By the time Mngoma got to his last work post as Head of Music at the University of Zululand, he had worked in the cultural sphere as an artist, a teacher, publisher, organiser of cultural activities, choir conductor, singing coach, historian, and an administrator.
Mngoma personifies a generation that included some exceptional people – Es’kia Mphahlele, Henry Nxumalo, MacKay Davashe, JP Mohapeloa, Mzilikazi James Khumalo, Michael Moerane, Mazisi Kunene – a very distinct group that had a strong sense of identity; even as they grappled with the challenges of a situation that sought to denigrate and dehumanise them.
Mnogma founded and ran numerous music programmes, through his teachings and through music performances and concerts; he always strived to expand his pupils’ vocabulary and the audiences’ experience.
He always incorporated what he believed was an acknowledgement of the dual worlds in which the ’present-day African’ lived and firmly believed that the teaching of music needed to reflect this reality for all students of music.
His approach was to promote and understand the importance of a need for balance between the intellectual and the spiritual – it was not enough to understand music solely for academic study. It was his experience that those learners who were high achievers in the music programme he ran, also excelled in Mathematics and English, Biology and Geography and other academic school subjects. He also found that many of these learners developed a keen sense of responsibility and citizenship, compassion and empathy, respect for self and others, and generally were an asset to their communities in myriad ways.

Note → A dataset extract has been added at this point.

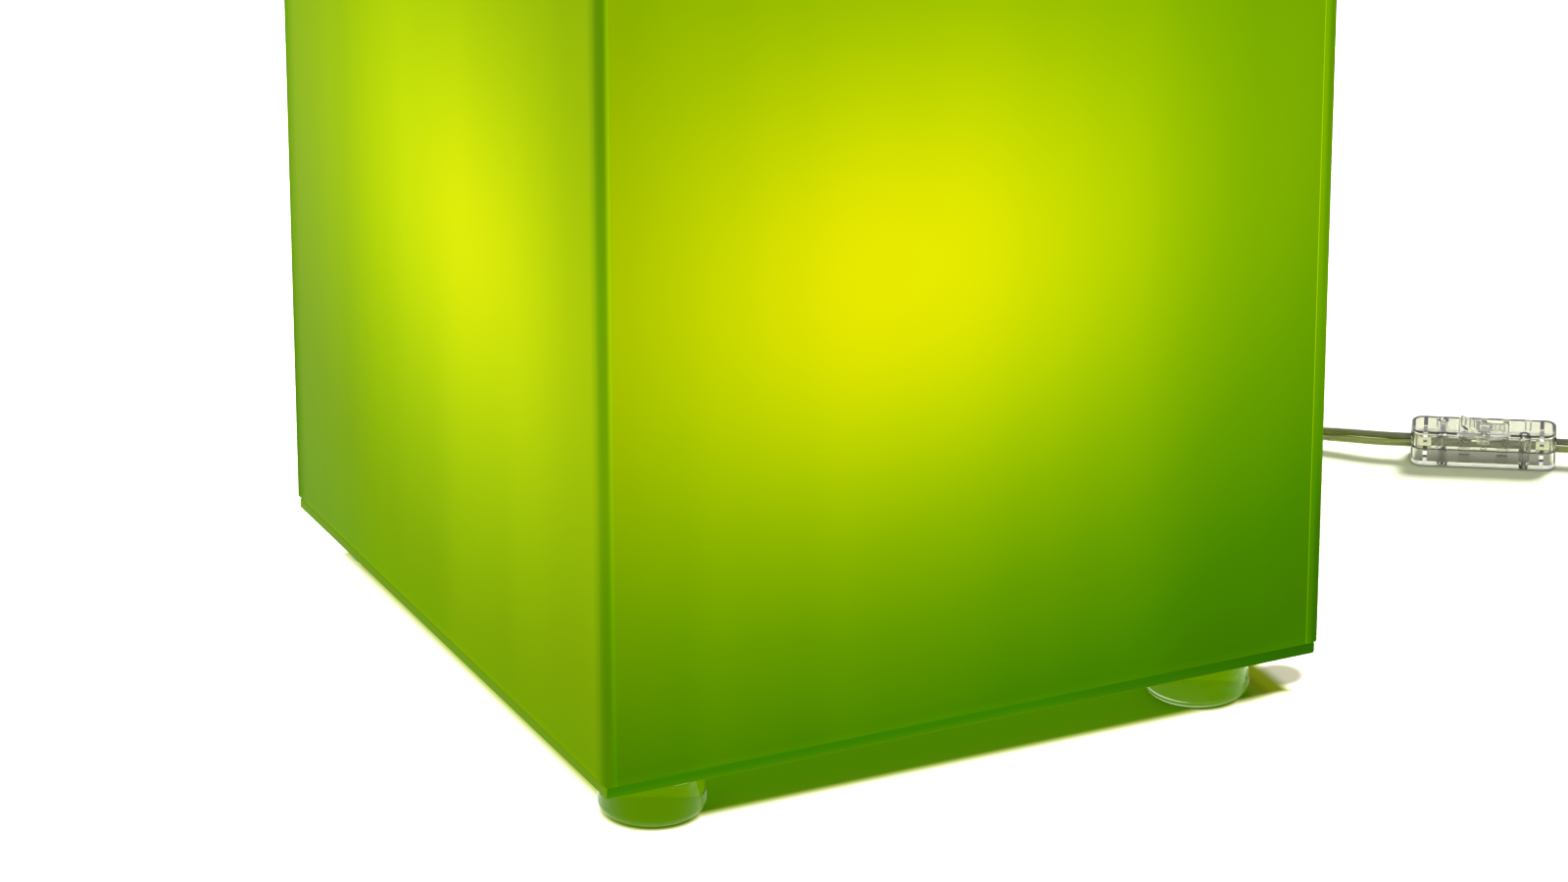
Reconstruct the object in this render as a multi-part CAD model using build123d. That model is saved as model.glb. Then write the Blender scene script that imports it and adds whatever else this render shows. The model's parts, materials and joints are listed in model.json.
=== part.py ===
from build123d import *

import math
import os

# Lit box lamp: a lift-off bonnet of five satin green glass panes over a square
# glass plate on four clear feet, with a screw-in LED bulb inside and a clear
# cord with a rocker switch.  Millimetres.  Origin: centre of the footprint on
# the resting surface.  +Z up, -Y front, +X right.

# ---- driving dimensions: glass box --------------------------------------
BOX_W = 250.0  # outside width and depth of the bonnet
BONNET_H = 273.0  # height of the bonnet, top pane included
PANE_T = 4.0  # thickness of the five bonnet panes
ARRIS = 0.6  # ground arris on every pane edge
PLATE_T = 4.0  # thickness of the glass base plate
PLATE_INSET = 0.5  # base plate stands back from the pane faces by this
PLATE_HOLE_CLEAR = 0.3  # radial clearance of the threaded tube in the plate

# ---- feet and corner angles ---------------------------------------------
FOOT_H = 15.0  # height of a clear foot
FOOT_R = 17.0  # widest radius of a foot
FOOT_WIDEST_Z = 4.2  # height of that widest radius
FOOT_SOLE_R = 13.4  # radius of the flat sole
FOOT_TOP_R = 14.4  # radius of the bonded top
FOOT_SIDE_IN = 28.0  # foot centre, in from the side faces
FOOT_FRONT_IN = 20.0  # foot centre, in from the front and rear faces
# the feet are bonded by hand: how far the front two lie off the square
FOOT_SHIFTS = {"front_left": (-4.0, -1.5), "front_right": (-4.0, 1.5)}
ANGLE_LEG = 16.0  # leg length of a corner angle
ANGLE_T = 3.0  # leg thickness of a corner angle
ANGLE_H = 12.0  # height of a corner angle
ANGLE_CLEAR = 0.5  # gap between a corner angle and the panes

# ---- threaded tube, cord cup, stem --------------------------------------
TUBE_R = 5.0  # threaded tube, outside
TUBE_BORE_R = 3.5  # threaded tube, bore
TUBE_BELOW = 6.0  # threaded tube below the plate
TUBE_INTO_HOLDER = 7.0  # threaded tube above the holder's underside
CUP_R = 22.0  # cord cup under the plate, outside radius
CUP_H = 12.0  # cord cup height
CUP_WALL = 1.8  # cord cup wall
LID_T = 1.6  # lid pressed into the cup's mouth
LID_CLEAR = 0.1  # radial clearance of the lid
NUT_T = 3.0  # lock nut thickness
NUT_FLATS = 14.0  # lock nut across flats
WASHER_T = 1.0  # washer thickness
WASHER_R = 9.0  # washer radius
SEAT_R = 21.0  # turned seat under the stem
SEAT_H = 4.0  # height of that seat
STEM_R = 8.0  # stem, outside
STEM_WALL = 1.2  # stem wall
STEM_H = 49.0  # stem length
THREAD_CLEAR = 0.05  # radial clearance between the tube and what slips over it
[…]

Prof. Mngoma, who died in 1999 at the age of 77, founded the Music Department at the University of Zululand in 1975; started the Ford Choirs in Contest in 1977 which is now known as the Old Mutual National Choir Festival, established the Ionian Music Society in 1960, the Ionian Youth Orchestra in 1969, and the Khongisa Youth Centre for the Performing Arts in 1976. He was a valued member of the Roodepoort Eisteddfod panel, as well as an active member of the SAMRO Music Committee while having a long association with the University of South Africa during which he made considerable contributions to the teaching of music in schools as well as the training of choral directors.